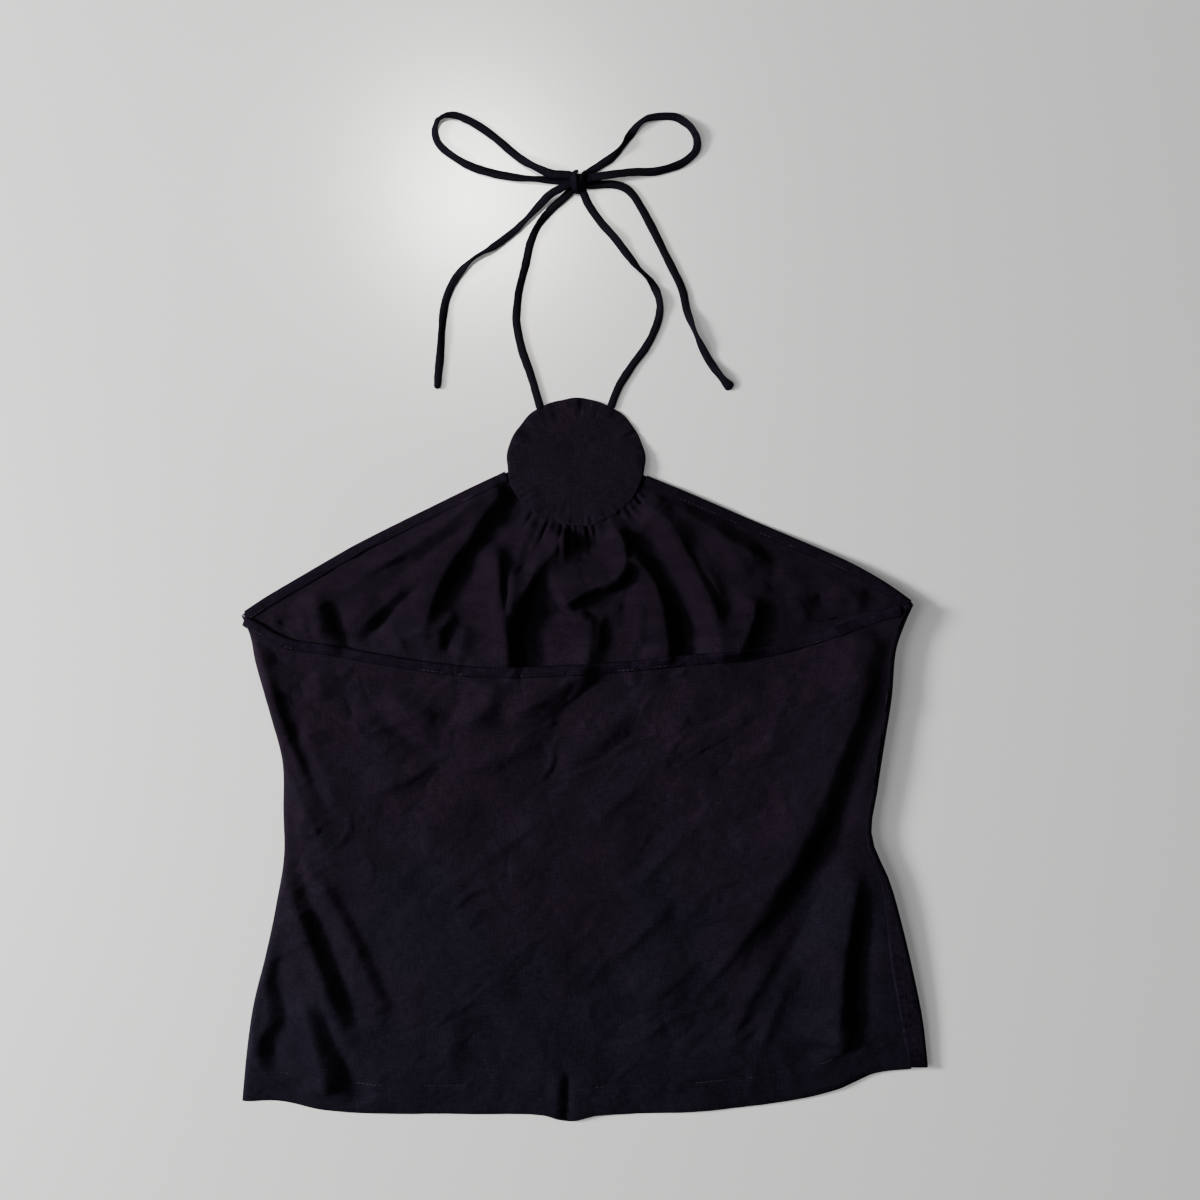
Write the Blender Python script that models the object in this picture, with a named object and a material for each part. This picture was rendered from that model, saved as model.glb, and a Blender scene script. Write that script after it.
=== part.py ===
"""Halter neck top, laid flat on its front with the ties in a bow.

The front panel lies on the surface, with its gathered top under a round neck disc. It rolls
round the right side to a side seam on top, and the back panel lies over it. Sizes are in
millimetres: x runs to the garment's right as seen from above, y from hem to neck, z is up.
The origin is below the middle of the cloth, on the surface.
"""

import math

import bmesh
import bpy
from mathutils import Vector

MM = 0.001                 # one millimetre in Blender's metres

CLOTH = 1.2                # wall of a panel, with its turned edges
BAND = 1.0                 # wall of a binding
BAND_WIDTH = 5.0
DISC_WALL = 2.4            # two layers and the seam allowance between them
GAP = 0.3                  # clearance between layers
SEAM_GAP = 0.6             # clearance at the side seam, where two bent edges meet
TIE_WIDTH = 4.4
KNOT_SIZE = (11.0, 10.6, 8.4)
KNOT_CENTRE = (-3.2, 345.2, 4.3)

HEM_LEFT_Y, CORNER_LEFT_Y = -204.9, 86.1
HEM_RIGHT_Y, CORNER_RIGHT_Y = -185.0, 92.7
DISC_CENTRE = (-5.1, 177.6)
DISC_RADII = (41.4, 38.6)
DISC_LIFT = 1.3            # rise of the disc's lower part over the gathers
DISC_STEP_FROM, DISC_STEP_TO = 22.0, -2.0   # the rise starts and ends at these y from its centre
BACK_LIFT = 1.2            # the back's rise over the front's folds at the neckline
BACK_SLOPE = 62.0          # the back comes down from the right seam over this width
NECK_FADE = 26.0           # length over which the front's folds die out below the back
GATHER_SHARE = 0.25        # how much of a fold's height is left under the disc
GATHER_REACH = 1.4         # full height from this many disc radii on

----

> _EXERCISE AIM_: Give back the listing exactly, please, from its first line to the line containing "KNOT_CENTRE = (-3.2, 345.2, 4.3)", inclusive, and nothing past that line.

> _RESPONSE TO THIS EXERCISE_:
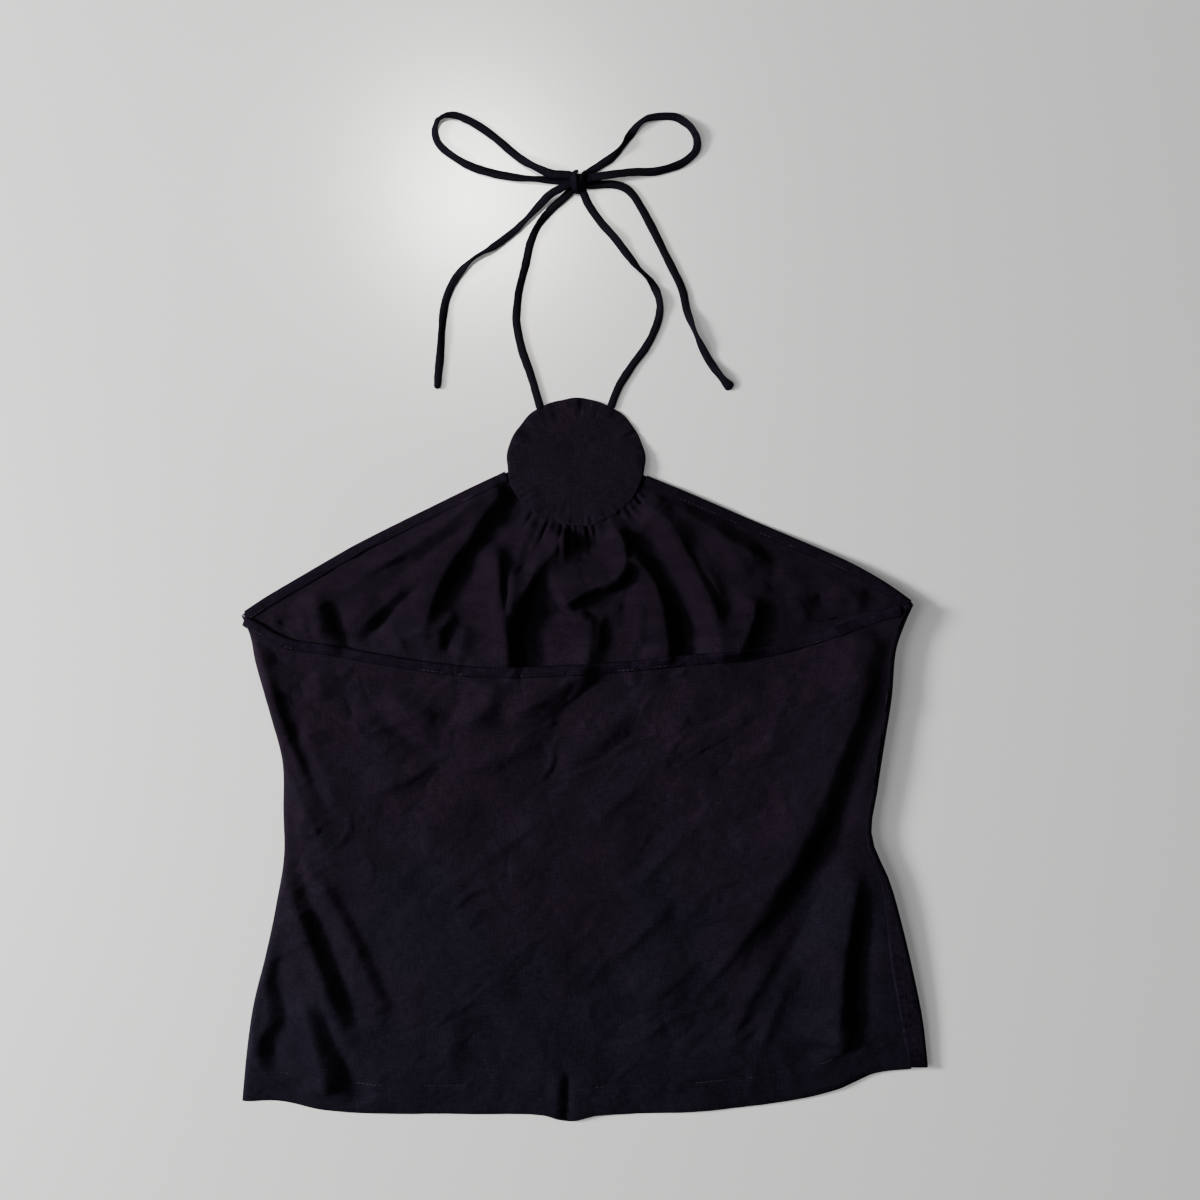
Write the Blender Python script that models the object in this picture, with a named object and a material for each part. This picture was rendered from that model, saved as model.glb, and a Blender scene script. Write that script after it.
=== part.py ===
"""Halter neck top, laid flat on its front with the ties in a bow.

The front panel lies on the surface, with its gathered top under a round neck disc. It rolls
round the right side to a side seam on top, and the back panel lies over it. Sizes are in
millimetres: x runs to the garment's right as seen from above, y from hem to neck, z is up.
The origin is below the middle of the cloth, on the surface.
"""

import math

import bmesh
import bpy
from mathutils import Vector

MM = 0.001                 # one millimetre in Blender's metres

CLOTH = 1.2                # wall of a panel, with its turned edges
BAND = 1.0                 # wall of a binding
BAND_WIDTH = 5.0
DISC_WALL = 2.4            # two layers and the seam allowance between them
GAP = 0.3                  # clearance between layers
SEAM_GAP = 0.6             # clearance at the side seam, where two bent edges meet
TIE_WIDTH = 4.4
KNOT_SIZE = (11.0, 10.6, 8.4)
KNOT_CENTRE = (-3.2, 345.2, 4.3)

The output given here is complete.